Dataset records:
--

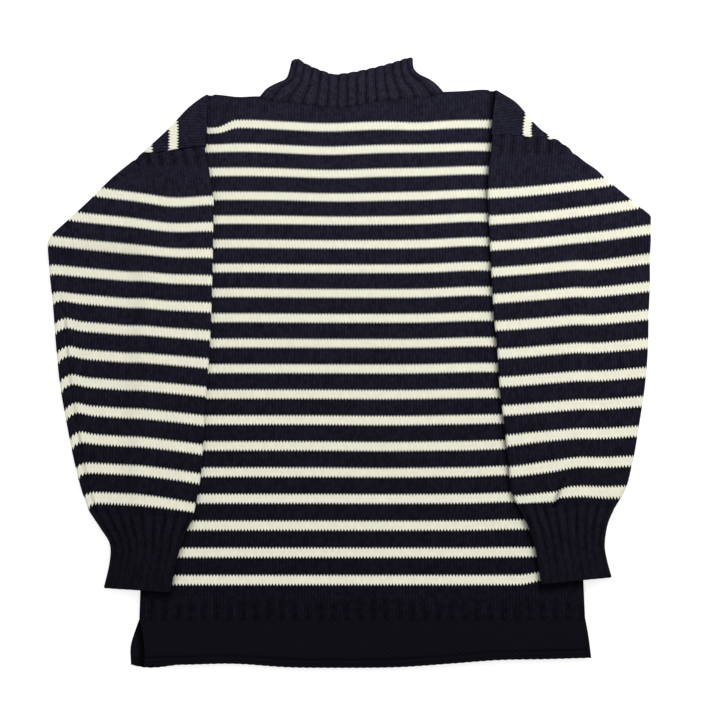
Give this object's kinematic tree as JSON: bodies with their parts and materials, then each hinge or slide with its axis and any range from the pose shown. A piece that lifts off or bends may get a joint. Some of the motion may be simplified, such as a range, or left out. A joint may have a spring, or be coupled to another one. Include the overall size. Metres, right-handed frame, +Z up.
{
  "type": "guernsey fisherman sweater",
  "caption": "Striped knitted pullover laid flat, front up, with a ribbed funnel collar, drop shoulders, sleeves folded down over the front, ribbed cuffs and a split welt.",
  "frame": {"origin": "on the surface the sweater lies on, under the middle of its outline", "axes": "+Z up out of the surface, +Y from the hem to the collar, +X to the right of someone looking down at the front with the collar at the top"},
  "size_m": [0.7308, 0.7456, 0.0129],
  "materials": {
    "striped_knit": "matt plain knit in navy wool with narrow cream stripes",
    "navy_rib": "matt two by two ribbing in navy wool",
    "navy_moss": "matt moss stitch in navy wool with a corded cast-on edge"
  },
  "bodies": {
    "root": {"back": "striped_knit", "front": "striped_knit", "sleeve_left": "striped_knit", "sleeve_right": "striped_knit", "cuff_left": "navy_rib", "cuff_right": "navy_rib", "collar": "navy_rib", "front_welt": "navy_moss", "back_welt": "navy_moss"}
  },
  "joints": []
}
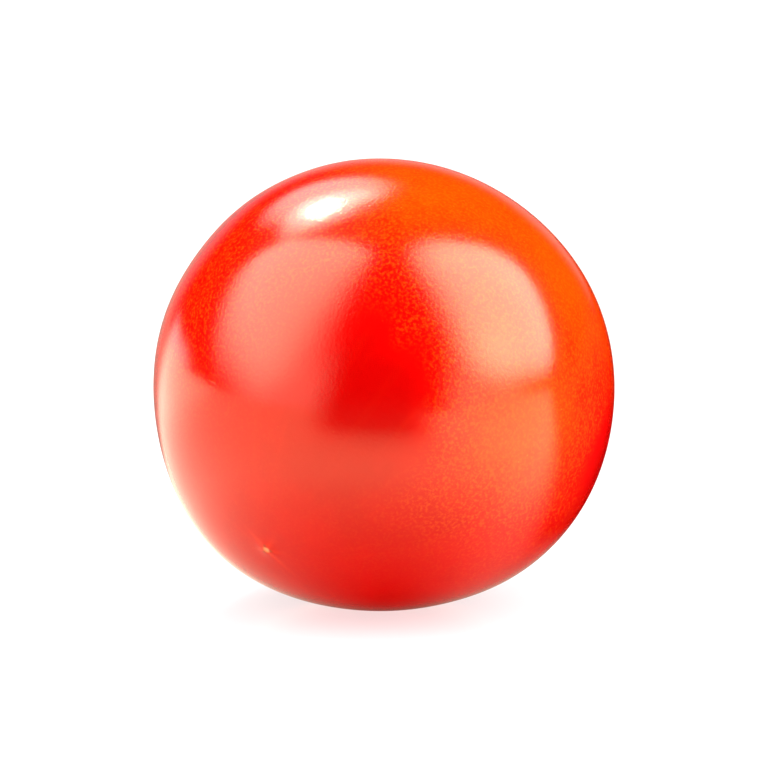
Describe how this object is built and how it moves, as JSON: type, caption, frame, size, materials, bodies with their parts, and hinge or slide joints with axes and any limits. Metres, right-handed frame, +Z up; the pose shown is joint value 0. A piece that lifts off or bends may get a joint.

--

Requirements
Each entry above is to be quoted exactly.

Full solution
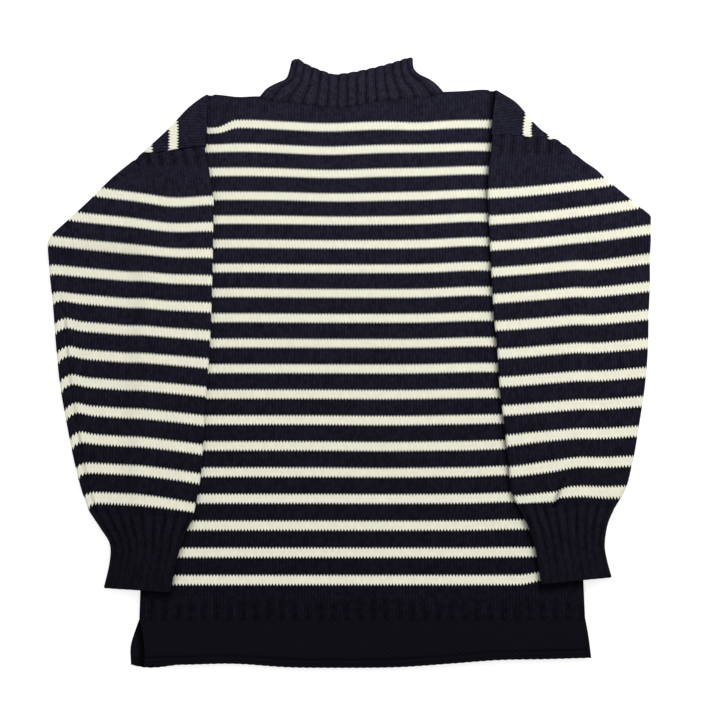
Give this object's kinematic tree as JSON: bodies with their parts and materials, then each hinge or slide with its axis and any range from the pose shown. A piece that lifts off or bends may get a joint. Some of the motion may be simplified, such as a range, or left out. A joint may have a spring, or be coupled to another one. Include the overall size. Metres, right-handed frame, +Z up.
{
  "type": "guernsey fisherman sweater",
  "caption": "Striped knitted pullover laid flat, front up, with a ribbed funnel collar, drop shoulders, sleeves folded down over the front, ribbed cuffs and a split welt.",
  "frame": {"origin": "on the surface the sweater lies on, under the middle of its outline", "axes": "+Z up out of the surface, +Y from the hem to the collar, +X to the right of someone looking down at the front with the collar at the top"},
  "size_m": [0.7308, 0.7456, 0.0129],
  "materials": {
    "striped_knit": "matt plain knit in navy wool with narrow cream stripes",
    "navy_rib": "matt two by two ribbing in navy wool",
    "navy_moss": "matt moss stitch in navy wool with a corded cast-on edge"
  },
  "bodies": {
    "root": {"back": "striped_knit", "front": "striped_knit", "sleeve_left": "striped_knit", "sleeve_right": "striped_knit", "cuff_left": "navy_rib", "cuff_right": "navy_rib", "collar": "navy_rib", "front_welt": "navy_moss", "back_welt": "navy_moss"}
  },
  "joints": []
}
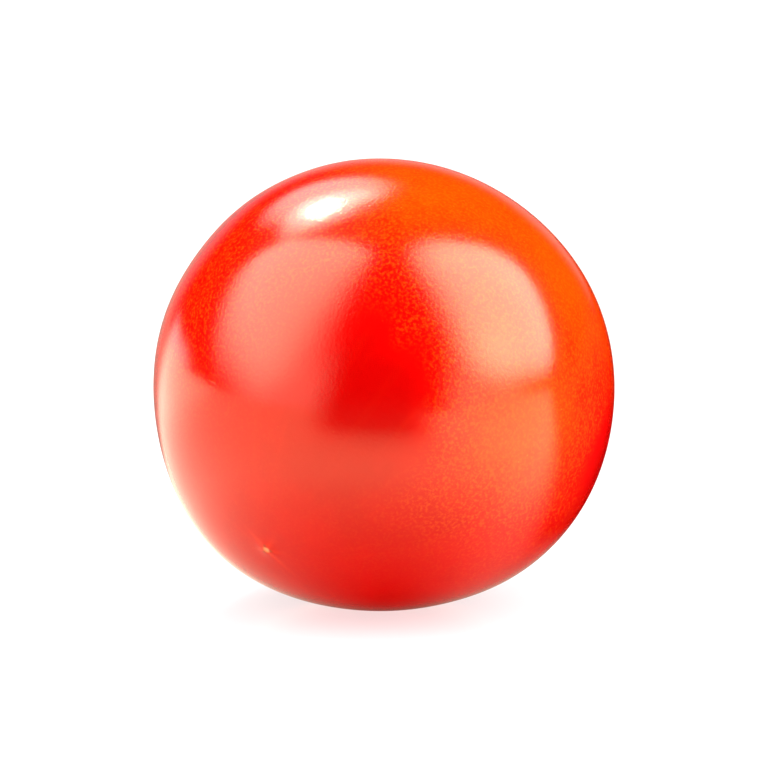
Describe how this object is built and how it moves, as JSON: type, caption, frame, size, materials, bodies with their parts, and hinge or slide joints with axes and any limits. Metres, right-handed frame, +Z up; the pose shown is joint value 0. A piece that lifts off or bends may get a joint.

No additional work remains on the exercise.